A cela se sont ajoutés des soucis inhérents au vieillissement des infrastructures nucléaires en France “Le parc nucléaire avait des défauts de corrosion qui ont rendu indisponibles un certain nombre de réacteurs.” La pénurie a engendré la spéculation sur des risques à plus long terme “Ce qu’on sait aujourd’hui, c’est que les défauts sont réparés au fur et à mesure. Les tensions sur la main d’œuvre et le climat peuvent engendrer des périodes de sollicitations plus ou moins fortes”. Alors pour renforcer les capacités nucléaires, “Il faudrait dix ou quinze ans pour pouvoir sortir de nouveaux réacteurs. On sait qu’on sera dans les dix années à venir sur des périodes alternant tension et équilibre. Un équilibre quand même soumis à des aléas : météo, géopolitique, avaries matérielles.”
Sur le terrain, SÉOLIS, déploie des solutions pour sécuriser l’approvisionnement en énergie : “On renforce surtout nos activités de production d’énergies renouvelables pour que les Deux-Sèvres aient une production locale la plus naturelle possible et une sécurité d’approvisionnement”. Le département est propice à la production photovoltaïque et il est un de ceux qui produit le plus d’énergie renouvelable en France.
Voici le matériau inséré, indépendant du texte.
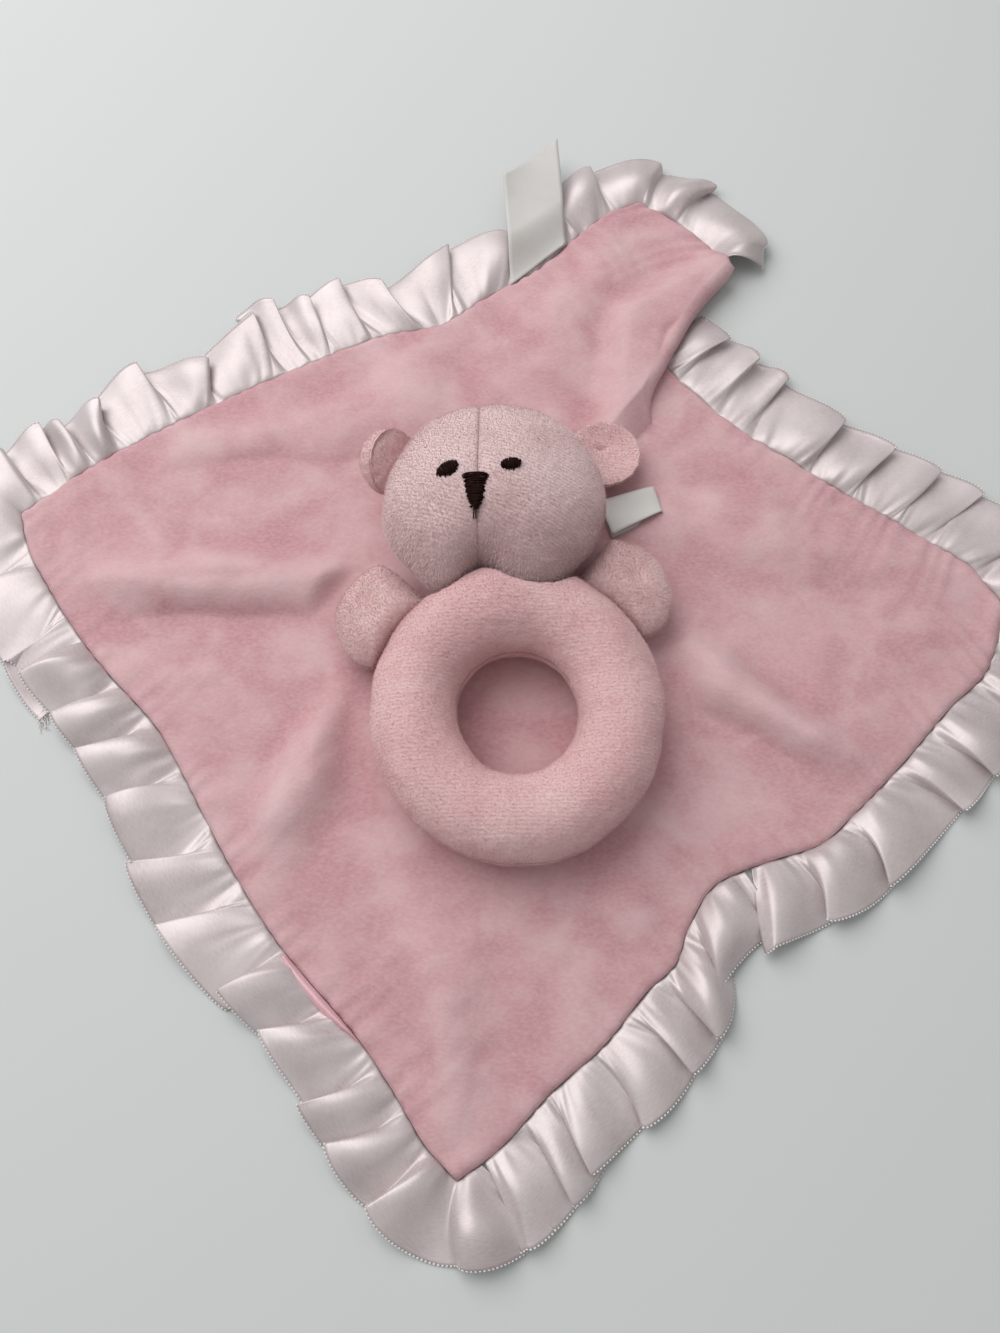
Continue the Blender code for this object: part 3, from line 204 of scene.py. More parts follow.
def plushMaterial(name, look):
    # cut-pile plush: dull, soft, with brushed patches that catch the light, and a pale rim where pile stands
    made, tree, shader = newMaterial(name, {
        "Roughness": 0.92, "Sheen Weight": look["sheen"], "Sheen Roughness": 0.45,
        "Sheen Tint": colour(look["sheenTint"]), "Specular IOR Level": 0.15})
    place = objectPlace(tree)
    turned = turnedPlace(tree, place, look["napTurn"], look["napStretch"])
    broad = noiseNode(tree, place, look["patchSize"], 2.0, 0.55, 0.6)
    streak = noiseNode(tree, turned, look["streakSize"], 3.0, 0.6, 0.3)
    fibre = noiseNode(tree, turned, look["fibreSize"], 2.0, 0.6)
    tuft = noiseNode(tree, place, look["fibreSize"] * 3.2, 2.0, 0.5)
    if look.get("rise"):
        # painted shade in the fold hollows, which get the deep colour, and a painted highlight on the ridges,
        # which get paler, set by the rise mark
        mark = addNode(tree, "ShaderNodeAttribute", {"attribute_name": "rise"}).outputs["Fac"]
        broad = mathNode(tree, "MULTIPLY_ADD", mark, look["rise"], broad)
        broad = mathNode(tree, "SUBTRACT", broad, look["rise"] / 2)
    tone = mixColour(tree, stretchShare(tree, broad, 0.18, 0.68), colour(look["deep"]), colour(look["mid"]))
    high = mathNode(tree, "MULTIPLY_ADD", streak, 0.7, broad)
    tone = mixColour(tree, stretchShare(tree, high, 0.72, 1.20), tone, colour(look["light"]))
    tone = mixColour(tree, stretchShare(tree, fibre, 0.35, 1.60), tone, colour(look["tip"]))
    height = mathNode(tree, "MULTIPLY_ADD", tuft, 1.4, fibre)
    if look.get("rows"):
        # knitted rows of the backing show through; drawn at 1.3 mm, a little coarser than real
        across = turnedPlace(tree, place, look["rowsTurn"])
        rows = waveNode(tree, across, "Y", look["rows"], 2.2, 2.0, 1.6)
        # on the steep ends, where flat bands would spread, they fade out
        steep = addNode(tree, "ShaderNodeSeparateXYZ", None, {
            "Vector": addNode(tree, "ShaderNodeTexCoord").outputs["Normal"]}).outputs["Y"]
        fade = stretchShare(tree, mathNode(tree, "ABSOLUTE", steep), 0.40, 0.80)
        rows = mathNode(tree, "MAXIMUM", rows, fade)
        tone = mixColour(tree, stretchShare(tree, rows, 1.0, -look["rowsFaint"]), tone, colour(look["seam"]))
        height = mathNode(tree, "MULTIPLY_ADD", rows, 0.22, height)
    if look.get("seam"):
        # painted shade: the skin is drawn darker down in its seam grooves and, on the head, under the chin
        near = addNode(tree, "ShaderNodeAttribute", {"attribute_name": "paintedShade"}).outputs["Fac"]
        tone = mixColour(tree, near, tone, colour(look["seam"]))
    return finishShader(made, tree, shader, tone, height, look["bump"], look["pileDepth"])


def satinMaterial(name, look):
    # woven satin: smooth long floats of thread, a broad soft gloss with a fine line along the weave
    made, tree, shader = newMaterial(name, {
        "Roughness": look["roughness"], "Sheen Weight": 0.10, "Sheen Roughness": 0.3,
        "Metallic": look["lustre"], "Specular IOR Level": look["gloss"]})
    place = addNode(tree, "ShaderNodeUVMap", {"uv_map": "cloth"}).outputs[0]
    # thread lines are drawn at 0.35 mm, a little coarser than real, so that they show
    thread = noiseNode(tree, turnedPlace(tree, place, 0, (0.12, 1.0, 1.0)), 0.00035, 1.0, 0.5)
    tone = twoTone(tree, noiseNode(tree, place, 0.018, 2.0, 0.5), 0.35, 0.65, look)
    tone = mixColour(tree, stretchShare(tree, thread, 0.2, 1.2), tone, colour(look["thread"]))
    return finishShader(made, tree, shader, tone, thread, 0.25, 0.00006)


def weaveMaterial(name, look):
    # plain-woven tape: crossed threads, dull
    made, tree, shader = newMaterial(name, {"Roughness": look["roughness"], "Specular IOR Level": 0.3})
    place = objectPlace(tree)
    turned = turnedPlace(tree, place, look["turn"])
    both = mathNode(tree, "MULTIPLY", *[waveNode(tree, turned, way, look["threadSize"], 0.6) for way in "XY"])
    tone = twoTone(tree, noiseNode(tree, place, 0.009, 2.0, 0.6), 0.3, 0.7, look)
    tone = mixColour(tree, stretchShare(tree, both, 0.9, 0.0), tone, colour(look["gap"]))
    return finishShader(made, tree, shader, tone, both, 0.5, 0.00012)


def threadMaterial(name, look):
    # twisted sewing thread: a slight gloss, with the twist as fine slanted lines
    made, tree, shader = newMaterial(name, {"Roughness": look["roughness"], "Specular IOR Level": look["gloss"]})
    place = objectPlace(tree)
    slanted = addNode(tree, "ShaderNodeMapping", None, {"Vector": place, "Rotation": (0.4, 0.3, 0.8)}).outputs[0]
    twist = waveNode(tree, slanted, "X", 0.0003, 1.5)
    tone = twoTone(tree, noiseNode(tree, place, 0.0012, 2.0, 0.6), 0.3, 0.7, look)
    return finishShader(made, tree, shader, tone, twist, 0.5, 0.00010)


def fibreMaterial(name, look):
    # loose polyester fibre: white, dull, tangled
    made, tree, shader = newMaterial(name, {"Roughness": 1.0, "Sheen Weight": 0.4, "Specular IOR Level": 0.1})
    tangle = noiseNode(tree, objectPlace(tree), 0.0025, 6.0, 0.7, 2.5)
    return finishShader(made, tree, shader, twoTone(tree, tangle, 0.3, 0.7, look), tangle, 0.8, 0.0010)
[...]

Désormais avec la nouvelle loi APER (Accélération de la Production des Energies Renouvelables), un des principaux objectifs du Groupe SIEDS* va être d’aller encore plus loin en terme d’autonomie énergétique du territoire en apportant les solutions adéquates aux projets soutenus par les collectivités (ombrières, auto consommation collective, parcs au sol…) “Ce qu’on regrette, c’est que les projets ENR se soient parfois faits de manière un peu anarchique sous l’impulsion de développeurs privés un peu « cow boy » au détriment d’un vrai schéma directeur que les collectivités essaient de construire.”
“L’année dernière, on est quand même monté à 20 fois le prix, c’était insoutenable pour n’importe quelle économie.”
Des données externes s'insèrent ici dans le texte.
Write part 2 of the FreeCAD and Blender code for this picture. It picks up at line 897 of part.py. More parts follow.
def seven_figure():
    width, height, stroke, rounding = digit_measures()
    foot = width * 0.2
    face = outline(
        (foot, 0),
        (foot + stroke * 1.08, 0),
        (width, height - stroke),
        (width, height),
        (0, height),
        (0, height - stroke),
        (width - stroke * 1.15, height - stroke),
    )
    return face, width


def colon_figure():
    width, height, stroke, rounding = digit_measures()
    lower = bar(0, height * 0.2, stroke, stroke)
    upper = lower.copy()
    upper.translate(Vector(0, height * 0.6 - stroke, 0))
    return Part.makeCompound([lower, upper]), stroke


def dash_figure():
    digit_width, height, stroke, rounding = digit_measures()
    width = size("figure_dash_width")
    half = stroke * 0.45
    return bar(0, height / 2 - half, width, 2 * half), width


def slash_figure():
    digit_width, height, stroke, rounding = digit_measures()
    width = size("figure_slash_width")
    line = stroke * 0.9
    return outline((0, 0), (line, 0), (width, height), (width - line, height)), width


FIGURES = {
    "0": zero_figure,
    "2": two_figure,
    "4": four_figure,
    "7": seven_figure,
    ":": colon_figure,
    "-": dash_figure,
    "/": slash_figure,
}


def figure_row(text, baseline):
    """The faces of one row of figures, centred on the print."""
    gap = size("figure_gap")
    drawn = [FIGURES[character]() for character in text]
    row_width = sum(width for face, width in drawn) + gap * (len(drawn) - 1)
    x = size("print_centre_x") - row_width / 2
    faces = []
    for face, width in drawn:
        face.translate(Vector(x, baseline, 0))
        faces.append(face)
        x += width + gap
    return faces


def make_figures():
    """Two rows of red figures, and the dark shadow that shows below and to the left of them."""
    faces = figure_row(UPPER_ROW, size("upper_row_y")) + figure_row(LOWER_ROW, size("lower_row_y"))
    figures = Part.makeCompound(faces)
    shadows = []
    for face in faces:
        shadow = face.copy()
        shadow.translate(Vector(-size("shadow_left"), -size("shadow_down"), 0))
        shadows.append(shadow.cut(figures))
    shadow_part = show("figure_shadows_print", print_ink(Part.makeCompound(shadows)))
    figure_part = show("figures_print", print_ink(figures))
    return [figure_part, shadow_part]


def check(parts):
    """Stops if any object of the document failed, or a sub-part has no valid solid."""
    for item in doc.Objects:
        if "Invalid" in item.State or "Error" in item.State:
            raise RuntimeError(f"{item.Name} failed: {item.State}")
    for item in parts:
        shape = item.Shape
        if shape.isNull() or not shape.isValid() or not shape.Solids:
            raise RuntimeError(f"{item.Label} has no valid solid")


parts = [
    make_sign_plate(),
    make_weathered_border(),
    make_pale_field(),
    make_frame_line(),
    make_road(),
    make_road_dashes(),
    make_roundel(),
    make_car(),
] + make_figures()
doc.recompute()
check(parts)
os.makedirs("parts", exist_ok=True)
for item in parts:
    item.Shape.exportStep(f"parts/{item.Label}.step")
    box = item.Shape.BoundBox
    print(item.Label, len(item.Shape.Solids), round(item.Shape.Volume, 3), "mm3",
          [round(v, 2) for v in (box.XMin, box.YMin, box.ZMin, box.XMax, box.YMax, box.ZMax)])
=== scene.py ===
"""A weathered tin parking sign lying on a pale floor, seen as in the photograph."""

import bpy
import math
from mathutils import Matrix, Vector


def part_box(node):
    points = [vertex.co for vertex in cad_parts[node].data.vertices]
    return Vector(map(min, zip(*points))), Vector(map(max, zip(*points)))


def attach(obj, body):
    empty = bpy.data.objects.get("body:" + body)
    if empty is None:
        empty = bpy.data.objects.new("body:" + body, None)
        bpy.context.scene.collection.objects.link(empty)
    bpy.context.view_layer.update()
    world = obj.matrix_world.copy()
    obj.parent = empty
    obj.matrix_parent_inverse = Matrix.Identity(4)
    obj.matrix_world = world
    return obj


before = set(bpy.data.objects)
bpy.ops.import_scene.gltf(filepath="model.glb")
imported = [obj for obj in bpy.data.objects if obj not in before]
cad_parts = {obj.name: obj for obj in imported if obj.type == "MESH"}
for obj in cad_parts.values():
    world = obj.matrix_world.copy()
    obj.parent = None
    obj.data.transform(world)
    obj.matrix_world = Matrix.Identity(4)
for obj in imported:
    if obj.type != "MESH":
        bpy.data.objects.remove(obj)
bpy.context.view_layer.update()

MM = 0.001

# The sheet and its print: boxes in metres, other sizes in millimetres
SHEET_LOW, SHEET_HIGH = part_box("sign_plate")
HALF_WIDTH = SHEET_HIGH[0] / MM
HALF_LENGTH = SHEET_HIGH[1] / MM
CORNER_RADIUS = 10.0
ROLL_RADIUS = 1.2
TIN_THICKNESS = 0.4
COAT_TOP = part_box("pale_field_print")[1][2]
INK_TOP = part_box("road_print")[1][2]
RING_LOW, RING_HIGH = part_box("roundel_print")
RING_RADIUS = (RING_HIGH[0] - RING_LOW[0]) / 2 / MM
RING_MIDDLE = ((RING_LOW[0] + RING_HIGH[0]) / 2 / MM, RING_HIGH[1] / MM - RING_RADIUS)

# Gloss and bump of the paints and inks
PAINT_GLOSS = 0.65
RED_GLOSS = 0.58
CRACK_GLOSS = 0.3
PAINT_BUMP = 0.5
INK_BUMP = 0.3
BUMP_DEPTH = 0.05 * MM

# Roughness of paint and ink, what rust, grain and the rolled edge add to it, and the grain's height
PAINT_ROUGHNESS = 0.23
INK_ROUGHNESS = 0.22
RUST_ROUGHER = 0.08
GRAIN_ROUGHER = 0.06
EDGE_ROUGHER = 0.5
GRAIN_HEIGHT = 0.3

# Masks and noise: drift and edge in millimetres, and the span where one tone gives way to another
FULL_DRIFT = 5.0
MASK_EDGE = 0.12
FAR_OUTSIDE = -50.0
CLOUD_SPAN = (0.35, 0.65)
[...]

Les particuliers subissent de plein fouet ces augmentations malgré le bouclier tarifaire mis en place par l’état, mais surtout les entreprises qui ont eu du mal à faire face au choc financier. “On était conscient de cette envolée des prix, de la paralysie, de la sidération qu’il pouvait y avoir chez nos clients les plus petits comme les plus gros, de signer des contrats avec des prix qui étaient 5, 10 à 20 fois supérieurs à ce qu’ils avaient connu. Nos alertes au gouvernement et via les différentes fédérations professionnelles ont finalement porté leur fruit en donnant lieu à des dispositifs de soutien aux TPE/PME en début d’année. Solidaires par nature, nos équipes accompagnent nos clients au plus près de leurs besoins pour trouver des solutions pérennes à leurs problématiques énergétiques. Un grand nombre d’efforts sont ainsi déployés dans la limite de ce qui est économiquement soutenable”.
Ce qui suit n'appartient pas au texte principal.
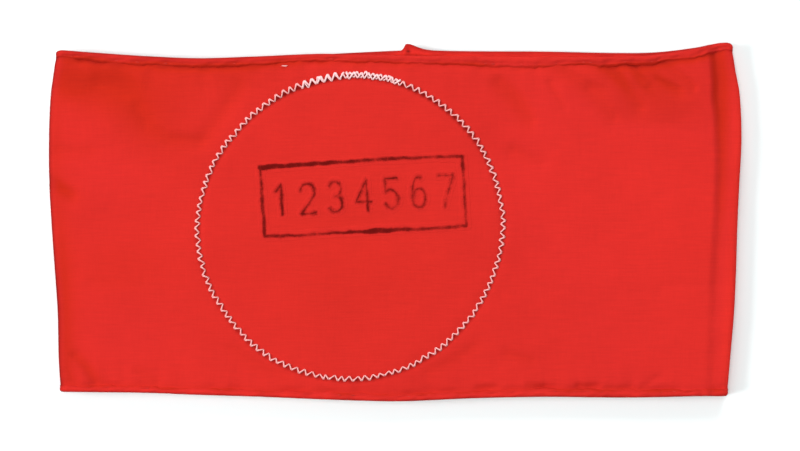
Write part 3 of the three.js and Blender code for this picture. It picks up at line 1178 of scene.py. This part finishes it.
def hem_tint(around, hem, rows):
    """The colour factors of a hem's points, mostly painted shade and painted light."""
    insets = np.array([row.inset for row in rows])
    under = np.array([row.proud < HEM_UNDER for row in rows])
    upper = hem is UPPER
    section = section_at(around)
    x = face_x(section, edge_y(around, hem))
    back = behind(section)[:, None]
    tab = ear(section)[:, None]
    covered = smooth_step(back_rise(x) * section.lift * upper)[:, None]
    # Painted shade along the turned edges, stronger on the back layer and fading where it shows past the
    # front
    rim = HEM_RIM_SHADE * np.where(back, BACK_RIM_SHARE, 1 - covered)
    rim = rim * bell(insets, np.where(back, BACK_RIM_REACH, hem.rim_reach))
    # Painted shade on the hem's inner strip
    inner = HEM_INNER_SHADE * grown(insets, *INNER_GROWS)
    # Painted light on the hem's inside where the back layer shows, set against the shade by the front
    # layer's edge
    inside = (1 - EAR_INSIDE * tab) * HEM_INSIDE_LIGHT * under
    deep = (1 - EAR_DEEP_INSIDE * tab) * HEM_DEEP_INSIDE_LIGHT * grown(insets, *DEEP_GROWS) * under
    # Painted shade in the ear's small hollow
    spot = EAR_HOLLOW_SHADE * upper * ear_spot(section)[:, None] * bell(insets - SPOT_INSET, SPOT_REACH) * under
    uneven = waves_along(around, HEM_MOTTLE, hem.up)
    # Painted shade on the upper hem beside its groove, less from an X on
    taken = upper * (HEM_GROOVE_SHADE - HEM_GROOVE_SHADE_LESS * smooth_step(x / HEM_GROOVE_SHADE_X))
    along = (HEM_PALE - taken * read(TURNS, "soil", x)) * section.lift + fold_shading(section) + uneven
    change = rim + inner + (inside + deep) * back + spot + along[:, None]
    return tint_of(change, flatness(section)[:, None] * grown(insets, *WARM_GROWS))


def hem_cloth(name, hem):
    half_tab = 14
    middle = back_place(EAR_X)
    around = stations([
        (middle - LOOP + half_tab, -FOLD_ARC, 1.3),
        (-FOLD_ARC, 0, 0.6),
        (0, FLAT_WIDTH, 0.62),
        (FLAT_WIDTH, FLAT_WIDTH + FOLD_ARC, 0.6),
        (FLAT_WIDTH + FOLD_ARC, middle - half_tab, 1.3),
        (middle - half_tab, middle + half_tab, 0.35),
    ])[:-1]
    rows = HEM_PROFILE[::hem.up]
    sections = [hem_section(around, hem, row) for row in rows]
    points = np.stack(sections + [sections[0]], 1)
    walk = np.linalg.norm(np.diff(points, axis=1), axis=2).cumsum(1)
    cloth = np.stack([around[:, None] + 0 * walk, edge_y(around, hem)[:, None] + walk], -1).reshape(-1, 2)
    faces = grid_faces(len(around), len(rows), closed=True)
    tint = hem_tint(around, hem, rows)
    return new_piece(name, points[:, :-1].reshape(-1, 3), faces, hem_cotton, cloth, tint=tint)


def hem_stitches(name, hem):
    chance = np.random.default_rng(STITCH_SEED + hem.up)
    count = int(LOOP / STITCH_STEP)
    middle = (np.arange(count) + 0.5) * LOOP / count + chance.uniform(-STITCH_SLIP, STITCH_SLIP, count)
    middle = middle[np.abs(np.mod(middle, LOOP) - back_place(EAR_X)) > EAR_CLEAR]
    inset = STITCH_INSET + chance.uniform(-STITCH_STRAY, STITCH_STRAY, len(middle))
    half = STITCH_LENGTH / 2
    start = np.stack([middle - half, inset], -1)
    end = np.stack([middle + half, inset + chance.uniform(-STITCH_STRAY, STITCH_STRAY, len(middle))], -1)
    places, height = arched(start, end, STITCH_POINTS, STITCH_RISE, STITCH_SINK)
    around = places[..., 0]
    across = hem_y(around, hem, places[..., 1])
    lift = section_at(around).lift
    proud = -STITCH_BED + height[None, :] * np.maximum(lift, STITCH_LEAST)
    lines = cloth_point(around, across, np.where(lift > 0.5, proud, proud - BACK_SINK))
    return threads(name, lines, STITCH_THREAD, red_thread, STITCH_THREAD_SEED + hem.up, sides=6)


# The seam at the back

# Half of its section, from its middle out: how far to the side, and how far its faces stand off the band's
SEAM_PROFILE = table("off under above", [
    (0.0, -0.34, -1.05),
    (0.16, -0.14, -1.2),
    (0.5, -0.03, -1.25),
    (1.2, 0.0, -1.22),
    (2.6, 0.0, -1.18),
    (SEAM_WIDTH / 2 - 0.1, 0.0, -1.1),
    (SEAM_WIDTH / 2 + 0.7, -0.06, -0.95),
    (SEAM_WIDTH / 2 + 0.8, -0.5, -0.6),
])
SEAM_ROWS = 81


def back_seam_cloth():
    """The joined ends of the strip, pressed open: a line in the middle, and on each side an allowance whose
    cut edge lies flat under the band."""
    off, under, above = np.array(SEAM_PROFILE).T
    around = back_place(SEAM_X) + np.concatenate([-off[:0:-1], off])
    across, _, _ = band_across(around, np.linspace(0, 1, SEAM_ROWS))
    place = around[:, None] + waves_along(across, SEAM_WANDER)
    skins = [cloth_point(place, across, np.concatenate([face[:0:-1], face])[:, None])
             for face in (under, above)]
    return thick_sheet("back_seam_cloth", *skins, np.stack([place, across], -1), seam_cotton, 1)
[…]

Fin de l’abondance, place à la sobriété, la résilience : “Les industriels notamment, qui sont soumis à des prix de marché, ou les collectivités, les entreprises tertiaires s’habituent à avoir des prix qui sont 3 ou 4 fois supérieurs à ce qu’on a connu avant le début de la crise. “ La chasse au gaspillage a commencé pour les consommateurs et les entreprises, il faut désormais revoir les process, décaler les horaires pour ne pas consommer sur les pointes (8h-13h et 17h-20h). C’est un vrai travail de fond, changer les habitudes de chacun.
Et pour l’avenir ? SÉOLIS espère pouvoir lier ses parcs de production à une consommation locale, en faisant évoluer l’approvisionnement, ce qui permettrait aux consommateurs de bénéficier d’un prix compétitif et stable sur une très longue durée. Un travail d’envergure : SÉOLIS a élaboré avec les collectivités une charte sur le développement d’énergies renouvelables tout en poursuivant leur processus de décarbonation. “On va diversifier notre portefeuille sur le solaire, sur la méthanisation. Il y a encore beaucoup à faire sur ce champ-là. Pour l’hydroélectricité, on peut augmenter les capacités, mais également sur les nouvelles sources d’énergie comme l’hydrogène, qui n’est pas réellement une source d’énergie mais plutôt un vecteur énergétique. Ça permet de stocker l’électricité et ça, c’est extrêmement important dans un monde volatile et incertain”.
* Syndicat d’énergie des Deux-Sèvres. SÉOLIS est une des entreprises de ce syndicat de communes qui fêtera ses 100 ans cette année.